Japanese also has a pretty similar approach to gender neutrality. When addressing customers in Japan, you are expected to add the prefix “sama”.

Think “local” when designing your UI/UX

Ideally, you should anticipate any localization needs at the design stage. That said, it’s always best that designers use Figma, Sketch or other similar apps and tools to create prototypes and mockups. Visualising each element as the design progresses will enable you to identify potential areas of improvement, proceed with the quick fixes, and anticipate the next “must-have” element.

But how does that work in practice? When localizing your UI/UX interface, you need to consider the following:

  ●  Character count differences between languages

  ●  Language script: left-to-right or right-to-left

  ●  Text readability post translation

  ●  Imagery correlation with the local culture

  ●  Colour awareness

Especially when you start designing your user interface for a new locale, you need to think about the localization practicalities: Is it possible to translate my UI into 30 languages?
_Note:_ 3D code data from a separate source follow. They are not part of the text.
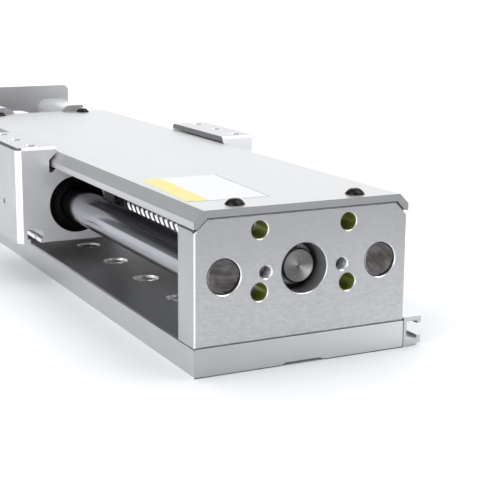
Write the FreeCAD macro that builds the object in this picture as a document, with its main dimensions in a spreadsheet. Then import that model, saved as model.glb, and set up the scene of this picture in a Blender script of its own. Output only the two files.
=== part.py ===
import FreeCAD, Part
import Sketcher
import math
import os
import re

# Ball screw slide stage. Lengths in millimetres. X runs across the stage, Y along the travel,
# Z up. The origin is the middle of the base plate's underside, and the drive end faces +Y.

SIZES = {
    # Base plate, with a shallow groove along its underside
    "base_width": 80,
    "base_length": 286,
    "base_thick": 10,
    "base_edge": 0.5,
    "groove_deep": 1,
    "groove_roof": 13.2,
    "groove_mouth": 18,
    "base_hole_spread": 36,
    "base_hole_pitch": 33,
    "base_hole_bore": 5.5,
    "base_sink": 10.5,
    # End blocks
    "block_thick": 12.5,
    "block_high": 42.4,
    "block_shoulder": 4.3,
    "block_edge": 0.4,
    "axis_rise": 22.7,
    "front_bore": 17,
    "face_hole_spread": 33.4,
    "face_hole_rise": 14.3,
    "face_hole_drop": 6.4,
    "face_hole_bore": 6,
    "bracket_hole_bore": 5.5,
    "face_sink_bore": 8.8,
    "face_sink_deep": 3.8,
    "rim": 0.3,
    "pair_spread": 28.8,
    "pair_bore": 4.2,
    "pair_deep": 5,
    "pair_rim": 0.4,
    "relief_deep": 0.3,
    "relief_long": 1.5,
    # Guide shafts, with thinner ends in the blocks
    "shaft_dia": 14,
    "shaft_end_dia": 12,
    "shaft_inset": 10.5,
    "shaft_recess": 0.3,
    "shaft_edge": 0.5,
    # Ball screw, its journals and bearings
    "screw_dia": 16,
    "screw_recess": 3.9,
    "journal_dia": 12,
    "journal_edge": 0.5,
    "centre_dia": 1.2,
    "drive_dia": 8,
    "drive_long": 10,
    "bearing_dia": 21,
    "bearing_wide": 5,
    "bearing_inner": 15,
    "bearing_edge": 0.3,
    "locknut_dia": 21,
    "locknut_wide": 5,
    "locknut_nose": 5,
    "locknut_slot": 3,
    # Top cover
    "cover_thick": 2.5,
    "cover_lap": 0.25,
    "cover_lip_cut": 1.2,
    "cover_overhang": 0.3,
    "cover_screw_spread": 45.4,
    "cover_hole_bore": 4.5,
    # Carriage
    "pad_overhang": 15.2,
    "pad_lap": 1.8,
    "carriage_long": 54.5,
    "carriage_front": 140.5,
    "carriage_drop": 15.2,
    "carriage_rise": 24.6,
    "carriage_corner": 2.2,
    "carriage_edge": 1,
    "cover_gap": 1.1,
    "under_gap": 1,
    "tslot_inset": 7.2,
    "tslot_mouth": 4.4,
    "tslot_lip": 1.7,
    "tslot_wide": 6.9,
    "tslot_deep": 5.8,
    "pad_hole_inset": 7.7,
    "pad_hole_pitch": 20,
    "pad_hole_bore": 4.2,
    "pad_hole_deep": 12,
    "flag_hole_pitch": 15,
    "flag_hole_bore": 2.5,
    "flag_hole_deep": 6,
    # Linear bushings and their wiper seals
    "bush_dia": 22,
    "bush_gap": 2,
    "bush_groove": 0.5,
    "bush_edge": 1,
    "seal_dia": 24,
    "seal_thick": 3,
    "seal_lip": 0.8,
    # Ball nut
    "nut_dia": 26,
    "nut_long": 44,
    "flange_thick": 8,
    "flange_wide": 32,
    "flange_high": 30,
    "flange_corner": 2.5,
    "flange_room": 0.3,
    "nut_screw_spread": 23.6,
    "nut_screw_rise": 21.6,
    # Motor bracket
    "bracket_long": 40,
    "bracket_wide": 50,
    "bracket_bay": 24.4,
    "bracket_drop": 24.8,
    "bracket_rise": 25.3,
    "bracket_round": 6,
    "web_thick": 4,
    "web_rise": 15,
    "plate_wide": 61,
    "plate_high": 65,
    "plate_thick": 8,
    "plate_corner": 3,
    "motor_register": 38.1,
    "motor_hole_spread": 47.14,
    "motor_hole_bore": 4.2,
    # Jaw coupling
    "hub_dia": 20,
    "hub_long": 10.5,
    "jaw_count": 3,
    "hub_start": 11,
    "jaw_long": 4,
    "jaw_angle": 36,
    "leg_angle": 22,
    "jaw_root": 9,
    "clamp_slit": 1,
    # Sensor rail on the right side
    "rail_deep": 7.4,
    "rail_wall": 1.5,
    "rail_foot": 0.15,
    "rail_heel": 1.1,
    "rail_floor": 2.8,
    "rail_low_lip": 3.9,
    "rail_high_lip": 8.1,
    "rail_roof": 9.2,
    "rail_top": 10.8,
    "rail_screw_inset": 11,
    "rail_screw_count": 5,
    "rail_screw_height": 6,
    # Screws
    "block_screw_dia": 5,
    "block_screw_long": 16,
    "block_screw_head": 8.5,
    "block_screw_high": 5,
    "block_screw_spread": 40,
    "bracket_screw_dia": 5,
    "bracket_screw_long": 25,
    "bracket_screw_head": 8.5,
    "bracket_screw_high": 3.5,
    "cover_screw_dia": 4,
    "cover_screw_long": 8,
    "cover_screw_head": 6.8,
    "cover_screw_high": 1.8,
    "nut_screw_dia": 3,
    "nut_screw_long": 12,
    "nut_screw_head": 5.5,
    "nut_screw_high": 3,
    "set_screw_dia": 4,
    "set_screw_long": 6,
    "rail_screw_dia": 2,
    "rail_screw_long": 6,
    "rail_screw_head": 3.8,
    "clamp_screw_dia": 2.5,
    "clamp_screw_long": 12,
    "clamp_screw_offset": 7,
    "cover_socket": 2.5,
    "cover_socket_deep": 1.3,
    "cap_socket": 3,
    "cap_socket_deep": 2,
    # Clearances
    "fit": 0.02,
    "run_fit": 0.05,
    "head_room": 0.2,
    "tap_room": 1,
    "overrun": 1,
}

doc = FreeCAD.newDocument("slide_stage")
sheet = doc.addObject("Spreadsheet::Sheet", "Sizes")
for row, (alias, size) in enumerate(SIZES.items(), 1):
    sheet.set("A%d" % row, alias)
    sheet.set("B%d" % row, str(size))
    sheet.setAlias("B%d" % row, alias)
doc.recompute()


def linked(formula):
    """A formula of size names, written so that the document follows the sheet."""
    def name(word):
        return "Sizes." + word.group() if word.group() in SIZES else word.group()

    return re.sub(r"[a-z]\w*", name, formula)


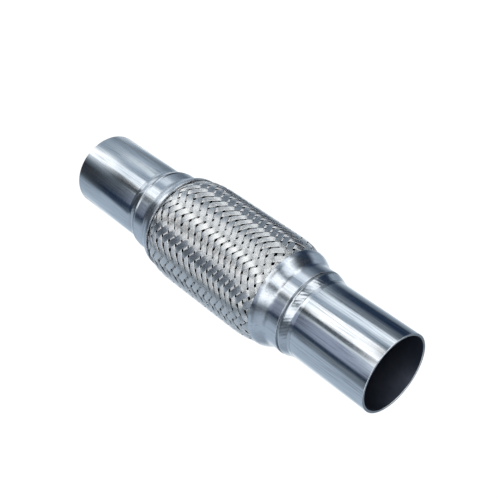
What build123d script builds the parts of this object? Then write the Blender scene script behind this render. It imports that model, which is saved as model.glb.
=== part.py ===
"""Exhaust flex pipe: a braided flexible section between two welded pipe ends, standing on its inlet."""

from build123d import *
import math
import os

# Pipe ends, in millimetres
tube_radius = 25.4
tube_wall = 1.5
tube_reach = 64.0
tube_insert = 12.0
insert_taper = 0.2
tube_edge_break = 0.3

# Radial clearance between clamped layers, and how far the soft layers stop short of the weld
layer_gap = 0.1
layer_setback = 0.5

# Inner braid sleeve
liner_wall = 0.6

# Bellows, two plies drawn together as one wall
bellows_wall = 0.4
fold_depth = 5.2
fold_width = 4.8
fold_pitch = 9.6
fold_count = 7

# End collars pressed over the layers
rim_span = 94.6
collar_wall = 1.2
collar_rise = 4.3
knuckle_rise = 2.7
knuckle_length = 4.9
shoulder_length = 9.2
neck_length = 9.0

# Weld beads between collar necks and pipes
weld_length = 9.0
weld_step = 0.4
weld_crown = 0.55
weld_gap = 0.05

# Outer braid: ribbons cross in a zigzag, so each row of the wall is one zigzag ridge
braid_clearance = 0.35
braid_wall = 0.8
ridge_height = 1.3
ribbon_columns = 24
row_pitch = 5.7
row_count = 15
groove_width = 1.3
barrel_flat = 44.0
barrel_fullness = 4
rim_gap = 0.3
tail_wall = 1.0
tail_length = 4.0
gap_width = 2.4
gap_height = 1.8
gap_stride = 3

# Radii, from the bore outwards
liner_inner = tube_radius + layer_gap
liner_outer = liner_inner + liner_wall
cuff_inner = liner_outer + layer_gap
cuff_outer = cuff_inner + bellows_wall
neck_inner = cuff_outer + layer_gap
neck_outer = neck_inner + collar_wall
crest_outer = cuff_outer + fold_depth
braid_inner = (crest_outer + braid_clearance) / math.cos(math.pi / ribbon_columns)
braid_outer = braid_inner + braid_wall + ridge_height
rim_outer = neck_outer + collar_rise
rim_inner = rim_outer - collar_wall
braid_rim = rim_inner - rim_gap

# Places along the axis, counted from the middle of the flexible section
rim_half = rim_span / 2
neck_start = rim_half + shoulder_length
neck_end = neck_start + neck_length
tube_start = neck_end - tube_insert
tube_end = neck_end + tube_reach
weld_end = neck_end + weld_length
layer_end = neck_end - layer_setback
fold_half = ((fold_count - 1) * fold_pitch + fold_width) / 2
knuckle_half = rim_half + knuckle_length
middle = Plane.XY.offset(tube_end)

# The braid's tails follow the collars' first slope
tail_fall = (collar_rise - knuckle_rise) / knuckle_length


def lathe(points):
    """Turn a closed outline of (radius, height above the middle) about the part's axis."""
    with BuildSketch(Plane.XZ) as outline:
        with BuildLine():
            Polyline([(r, tube_end + h) for r, h in points], close=True)
        make_face()
    return revolve(outline.sketch, axis=Axis.Z, mode=Mode.PRIVATE)


# Pipe ends, cut square and lightly broken outside, tapering in from the weld to enter the layers
with BuildPart() as outlet_pipe:
    add(
        lathe(
            [
                (tube_radius - tube_wall, tube_start),
                (tube_radius - insert_taper, tube_start),
                (tube_radius, weld_end),
                (tube_radius, tube_end - tube_edge_break),
                (tube_radius - tube_edge_break, tube_end),
                (tube_radius - tube_wall, tube_end),
            ]
        )
    )
outlet_pipe.part.label = "outlet_pipe"

with BuildPart() as inlet_pipe:
    mirror(outlet_pipe.part, about=middle)
inlet_pipe.part.label = "inlet_pipe"

# Collars: a rim over the braid, a knuckled shoulder and a neck over the cuffs
knuckle_outer = neck_outer + knuckle_rise
with BuildPart() as outlet_collar:
    add(
        lathe(
            [
                (rim_inner, rim_half),
                (rim_outer, rim_half),
                (knuckle_outer, knuckle_half),
                (neck_outer, neck_start),
                (neck_outer, neck_end),
                (neck_inner, neck_end),
                (neck_inner, neck_start),
                (knuckle_outer - collar_wall, knuckle_half),
            ]
        )
    )
outlet_collar.part.label = "outlet_collar"

with BuildPart() as inlet_collar:
    mirror(outlet_collar.part, about=middle)
inlet_collar.part.label = "inlet_collar"

# Weld beads, falling from the neck's end to the pipe in a low crown
with BuildPart() as outlet_weld:
    toe = tube_radius + weld_gap
    head = neck_outer - weld_step
    crown = (toe + head) / 2 + weld_crown
    add(
        lathe(
            [
                (toe, neck_end),
                (head, neck_end),
                (crown, neck_end + weld_length / 2),
                (toe, weld_end),
            ]
        )
    )
outlet_weld.part.label = "outlet_weld"

with BuildPart() as inlet_weld:
    mirror(outlet_weld.part, about=middle)
inlet_weld.part.label = "inlet_weld"

# Inner braid: a plain sleeve whose ends sit over the pipes
with BuildPart() as inner_braid:
    add(
        lathe(
            [
                (liner_inner, -layer_end),
                (liner_outer, -layer_end),
                (liner_outer, layer_end),
                (liner_inner, layer_end),
            ]
        )
    )
inner_braid.part.label = "inner_braid"

# Bellows: a thin wall with flat-topped folds between two cuffs
with BuildPart() as bellows:
    skin = [(cuff_outer, -layer_end)]
    lining = [(cuff_inner, -layer_end)]
    for fold in range(fold_count):
        low = -fold_half + fold * fold_pitch
        high = low + fold_width
        skin += [(cuff_outer, low), (crest_outer, low), (crest_outer, high), (cuff_outer, high)]
        low, high = low + bellows_wall, high - bellows_wall
        crest_inner = crest_outer - bellows_wall
        lining += [(cuff_inner, low), (crest_inner, low), (crest_inner, high), (cuff_inner, high)]
    skin.append((cuff_outer, layer_end))
    lining.append((cuff_inner, layer_end))
    add(lathe(skin + lining[::-1]))
bellows.part.label = "bellows"


def braid_radius(height):
    """Outer radius of the braid at a height above the middle: flat, then falling to the rims."""
    past = max(0.0, abs(height) - barrel_flat / 2)
    share = past / (rim_half - barrel_flat / 2)
    if share < 1:
        return braid_outer - (braid_outer - braid_rim) * share**barrel_fullness
    return braid_rim - tail_fall * (abs(height) - rim_half)


def braid_ring(height, depth, rise=0.0):
    """Corners of one closed ring of the braid wall, rising and falling by turns from column to column."""
    corners = []
    for column in range(ribbon_columns):
        place = height + rise * (column % 2)
        corner = Vector(braid_radius(place) - depth, 0, tube_end + place)
        corners.append(corner.rotate(Axis.Z, 360 * column / ribbon_columns))
    return corners


def gap_columns(groove):
    """Columns at which a gap opens along one groove, a few steps apart and shifted from row to row."""
    return {column for column in range(ribbon_columns) if (column + groove) % gap_stride == 0}


def cut_back(corner, neighbour, distance):
    """Point that lies a distance from a corner towards its neighbour."""
    return corner + (neighbour - corner).normalized() * distance


def fan(outline):
    """Flat three-sided faces that fill an outline."""
    first = outline[0]
    return [Face(Wire.make_polygon([first, *pair])) for pair in zip(outline[1:], outline[2:])]


def wall_band(lower, upper, lower_gaps=frozenset(), upper_gaps=frozenset()):
    """Faces between two rings, each cell cut back at the corners where a gap opens."""
    faces = []
    for column in range(ribbon_columns):
        after = (column + 1) % ribbon_columns
        corners = [lower[column], lower[after], upper[after], upper[column]]
        opened = [column in lower_gaps, after in lower_gaps, after in upper_gaps, column in upper_gaps]
        outline = []
        for place, corner in enumerate(corners):
            if opened[place]:
                reach = [gap_height / 2, gap_width / 2]
                outline.append(cut_back(corner, corners[place - 1], reach[place % 2]))
                outline.append(cut_back(corner, corners[(place + 1) % 4], reach[1 - place % 2]))
            else:
                outline.append(corner)
        faces += fan(outline)
    return faces


def gap_mouth(rings, place, column):
    """The four corners of a gap's mouth on one side of the wall."""
    corner = rings[place][column]
    sideways = [rings[place][column - 1], rings[place][(column + 1) % ribbon_columns]]
    lengthways = [rings[place + 1][column], rings[place - 1][column]]
    return [
        cut_back(corner, sideways[0], gap_width / 2),
        cut_back(corner, lengthways[0], gap_height / 2),
        cut_back(corner, sideways[1], gap_width / 2),
        cut_back(corner, lengthways[1], gap_height / 2),
    ]


# Outer braid: each row of ribbons is one zigzag ridge, with small gaps through the grooves between
with BuildPart() as outer_braid:
    tail_half = rim_half + tail_length
    field_start = -(row_count + 1) * row_pitch / 2
    floor_depth = ridge_height + braid_wall
    outside = [braid_ring(-tail_half, 0), braid_ring(-rim_half, 0)]
    inside = [braid_ring(-tail_half, tail_wall), braid_ring(-rim_half, tail_wall)]
    outside_gaps = {}
    inside_gaps = {}
    for groove in range(row_count + 1):
        base = field_start + groove * row_pitch
        if 0 < groove < row_count:
            outside_gaps[len(outside)] = gap_columns(groove)
            inside_gaps[len(inside)] = gap_columns(groove)
        outside.append(braid_ring(base, ridge_height, row_pitch))
        inside.append(braid_ring(base, floor_depth, row_pitch))
        if groove < row_count:
            outside.append(braid_ring(base + groove_width / 2, 0, row_pitch))
            outside.append(braid_ring(base + row_pitch - groove_width / 2, 0, row_pitch))
    outside += [braid_ring(rim_half, 0), braid_ring(tail_half, 0)]
    inside += [braid_ring(rim_half, tail_wall), braid_ring(tail_half, tail_wall)]

    wall_faces = wall_band(inside[0], outside[0]) + wall_band(outside[-1], inside[-1])
    for rings, gaps in ((outside, outside_gaps), (inside, inside_gaps)):
        for place in range(len(rings) - 1):
            lower_gaps = gaps.get(place, frozenset())
            upper_gaps = gaps.get(place + 1, frozenset())
            wall_faces += wall_band(rings[place], rings[place + 1], lower_gaps, upper_gaps)
    for (outside_place, columns), inside_place in zip(outside_gaps.items(), inside_gaps):
        for column in columns:
            outer_mouth = gap_mouth(outside, outside_place, column)
            inner_mouth = gap_mouth(inside, inside_place, column)
            for side in range(4):
                wall_faces += fan(
                    [outer_mouth[side - 1], outer_mouth[side], inner_mouth[side], inner_mouth[side - 1]]
                )
    add(Solid(Shell(wall_faces)))
outer_braid.part.label = "outer_braid"

os.makedirs("parts", exist_ok=True)
for piece in (
    inlet_pipe,
    outlet_pipe,
    inlet_collar,
    outlet_collar,
    inlet_weld,
    outlet_weld,
    inner_braid,
    bellows,
    outer_braid,
):
    export_step(piece.part, f"parts/{piece.part.label}.step")
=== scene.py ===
import logging
import math
import random
from dataclasses import dataclass
from enum import Enum

import bpy
import numpy as np
from mathutils import Euler, Matrix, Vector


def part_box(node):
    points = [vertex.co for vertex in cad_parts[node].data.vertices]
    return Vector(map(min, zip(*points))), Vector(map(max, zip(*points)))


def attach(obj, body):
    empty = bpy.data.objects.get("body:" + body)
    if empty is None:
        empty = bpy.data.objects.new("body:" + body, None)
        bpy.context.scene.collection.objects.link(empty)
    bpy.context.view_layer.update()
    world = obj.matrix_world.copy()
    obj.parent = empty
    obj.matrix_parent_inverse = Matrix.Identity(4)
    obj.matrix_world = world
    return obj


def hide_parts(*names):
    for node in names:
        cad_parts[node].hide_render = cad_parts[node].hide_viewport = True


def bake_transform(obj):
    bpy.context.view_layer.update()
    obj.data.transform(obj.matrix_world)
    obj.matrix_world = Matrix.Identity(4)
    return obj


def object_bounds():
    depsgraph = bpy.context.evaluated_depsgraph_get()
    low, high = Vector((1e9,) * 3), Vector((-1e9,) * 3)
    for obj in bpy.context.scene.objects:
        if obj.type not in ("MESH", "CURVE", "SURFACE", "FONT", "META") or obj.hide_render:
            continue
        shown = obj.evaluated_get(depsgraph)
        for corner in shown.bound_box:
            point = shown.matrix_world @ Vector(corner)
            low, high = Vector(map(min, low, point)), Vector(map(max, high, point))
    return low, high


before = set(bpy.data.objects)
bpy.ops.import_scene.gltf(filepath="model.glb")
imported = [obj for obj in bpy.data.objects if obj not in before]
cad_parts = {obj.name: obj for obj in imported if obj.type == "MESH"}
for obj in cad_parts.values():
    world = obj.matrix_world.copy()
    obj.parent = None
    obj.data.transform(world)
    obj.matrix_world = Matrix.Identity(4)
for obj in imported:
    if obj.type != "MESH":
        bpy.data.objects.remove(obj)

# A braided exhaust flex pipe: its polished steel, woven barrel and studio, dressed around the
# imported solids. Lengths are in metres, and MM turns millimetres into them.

LOG = logging.getLogger("flex_pipe")
MM = 0.001
CAD_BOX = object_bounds()

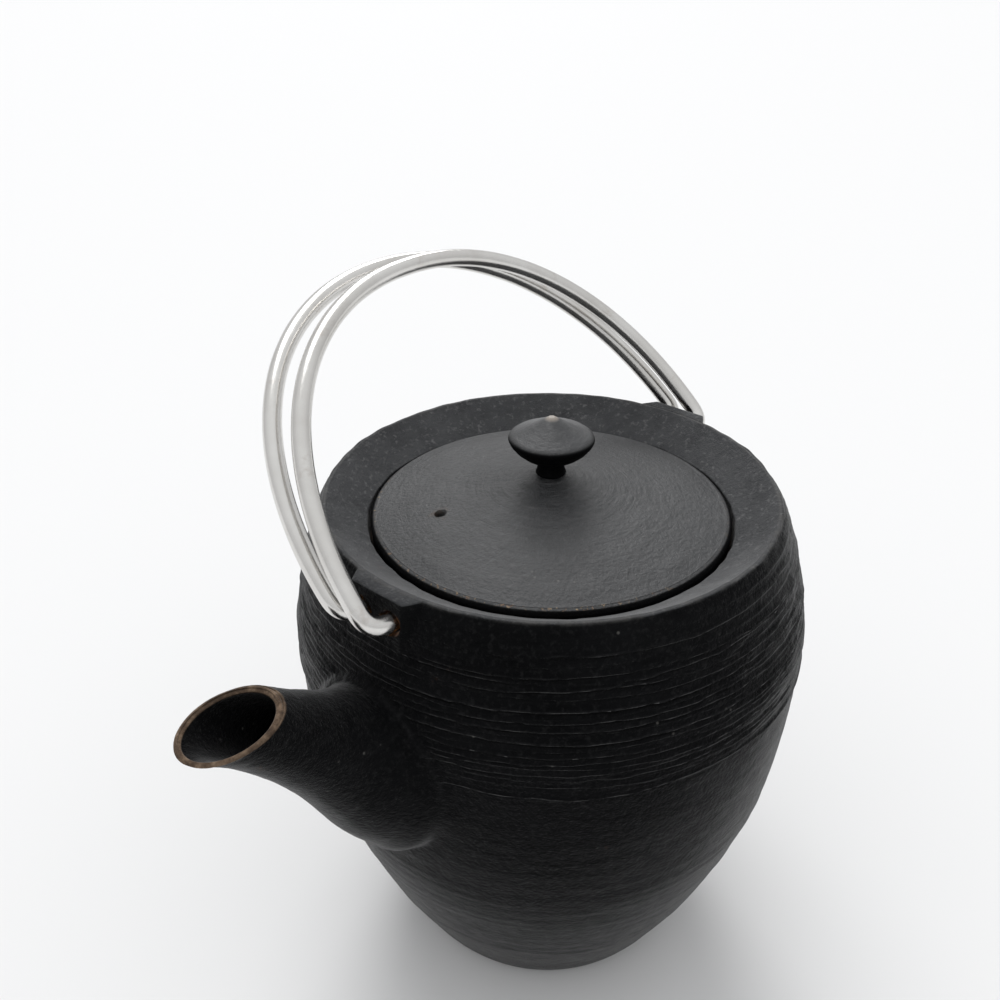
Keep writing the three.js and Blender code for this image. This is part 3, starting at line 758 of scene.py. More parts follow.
def basket():
    rows = 44
    half, back = 22, 6
    outer = basket_surface(0.05, rows, half, back)
    inner = basket_surface(0.42, rows, half, back)
    around = half * 6
    # a round collar part above the folds
    up = []
    for z in (MESH_TOP, 111.5, 110.2):
        g = outer[0].copy()
        g[:, 2] = z
        up.append(g)
    upi = []
    for z in (MESH_TOP, 111.5, 110.2):
        g = inner[0].copy()
        g[:, 2] = z
        upi.append(g)
    outer = np.concatenate([up, outer], 0)
    inner = np.concatenate([upi, inner], 0)
    # even out the hard start of the dents
    for g in (outer, inner):
        keep = g.copy()
        for _ in range(3):
            sm = g.copy()
            sm[4:-1] = (g[3:-2] + g[5:] + 2 * g[4:-1]) / 4
            sm2 = (np.roll(sm, 1, 1) + np.roll(sm, -1, 1) + 2 * sm) / 4
            wgt = np.linspace(0.6, 0.1, g.shape[0])[:, None, None]
            g[4:-1] = (sm * (1 - wgt) + sm2 * wgt)[4:-1]
    wave = 0.12 * lattice_noise(np.arange(around)[None] / 5.0 + 0 * outer[..., 2], outer[..., 2] / 5.0, 250, wrap=26)
    damp = step01(108 - outer[..., 2], 0, 6) * step01(outer[..., 2] - 70, 0, 6)
    for g in (outer, inner):
        nrm = g[..., :2] / np.maximum(np.linalg.norm(g[..., :2], axis=2, keepdims=True), 1e-6)
        g[..., :2] += nrm * (wave * damp)[..., None]
    nrow = outer.shape[0]
    # UV: distance round the unfolded tube, and height
    u = np.arange(around) / around * 2 * math.pi * 34.6
    verts, uvs = [], []
    for g in (outer, inner):
        verts.append(g.reshape(-1, 3))
        h = np.concatenate([[0], np.cumsum(np.linalg.norm(np.diff(g, axis=0), axis=2).mean(1))])
        uvs.append(np.stack([np.repeat(u[None], nrow, 0), np.repeat(h[:, None], around, 1)], -1).reshape(-1, 2))
    verts = np.concatenate(verts)
    uvs = np.concatenate(uvs)
    ni = nrow * around
    faces = quads(nrow, around, 0, flip=True) + quads(nrow, around, ni)
    # top edge
    faces += [(j, (j + 1) % around, ni + (j + 1) % around, ni + j) for j in range(around)]
    # the folded bottom: outer and inner floors
    b0, b1 = (nrow - 1) * around, ni + (nrow - 1) * around
    c0, c1 = len(verts), len(verts) + 1
    low = verts[b0:b0 + around].mean(0)
    verts = np.vstack([verts, [0, 0, low[2]], [0, 0, low[2] + 0.55]])
    uvs = np.vstack([uvs, [0, uvs[b0, 1]], [0, uvs[b1, 1]]])
    inner_low = verts[b1:b1 + around]
    inner_low[:, 2] += 0.55
    verts[b1:b1 + around] = inner_low
    faces += [(c0, b0 + (j + 1) % around, b0 + j) for j in range(around)]
    faces += [(c1, b1 + j, b1 + (j + 1) % around) for j in range(around)]
    o = new_object("infuser_basket_woven", verts, faces, uvs)
    outward(o)
    smooth(o, 50)
    return o, inner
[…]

As the process advances, you may come across different challenges. Before you go live, you need to check the translated version of your original UI. From this perspective, including the revision stage in your development workflow is crucial for your project’s success.

Document every step of the process

Here comes the boring part of the localization process: documentation. Elements such as tone of voice, style, terminology, acronyms and phrases referring to your brand must all be written down in a style guide for translators and localizers.

Always include examples of competitors you would like to emulate and even those you dislike to help designers, translators, and localizers get the big picture of how you want to project the brand to the target locale.

Conduct thorough keyword research in the local language to ensure your web page will rank as high as possible.

One last thing: don’t forget social media. Now, let’s get down to work, shall we?